In an entertainment town such as Branson, groups have plenty of options. Staff at the Branson Convention Center, which is managed by SMG, works with the city’s CVB and local theaters both to send groups to theaters and to bring shows to the convention center.

When planners want to bring entertainment to the center, Mulherin makes sure they understand the logistics and costs involved with setup: stages, lighting, audiovisual and more. Planners often don’t realize what goes into turning a blank slate into a concert hall, a fact that can sometimes rattle their budgets, he said.


Triangle Talent

Louisville, Kentucky

Entertainment changes up a meeting; no one wants to sit in one spot all day listening to someone speak.

“Entertainment helps break up the monotony of the day and helps keep you energized and focused,” Shelton said.

Entertainment can also help the flow of an event, she said. If you want to put attendees in one place for 20 minutes while staff flips a room or sets up a presentation, entertainment is the key. It can also be used to draw people from place to place through an event or venue, she said.

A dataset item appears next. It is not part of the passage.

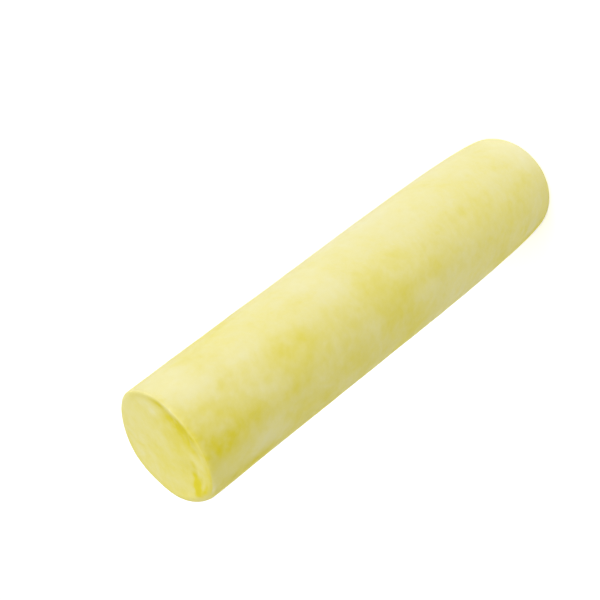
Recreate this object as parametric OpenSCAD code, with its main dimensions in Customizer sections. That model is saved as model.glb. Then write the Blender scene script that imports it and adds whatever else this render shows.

In addition to guiding attendees and pacing an event, entertainment can help give attendees a taste of the city they’re visiting. Triangle Talent has a roster of both local and national acts, and when a planner contacts the agency, it can help the agent choose a band or act based on audience demographics. Many organizers want local flair for their events, and the agency works with Kentuckiana and bluegrass bands that “we keep pretty busy,” Shelton said. The agency also has a staff person dedicated to handling specialty acts: hypnotists; full-blown circuses; animal acts with seals, tigers and bears. “Pretty much anything quirky, he can get,” she said.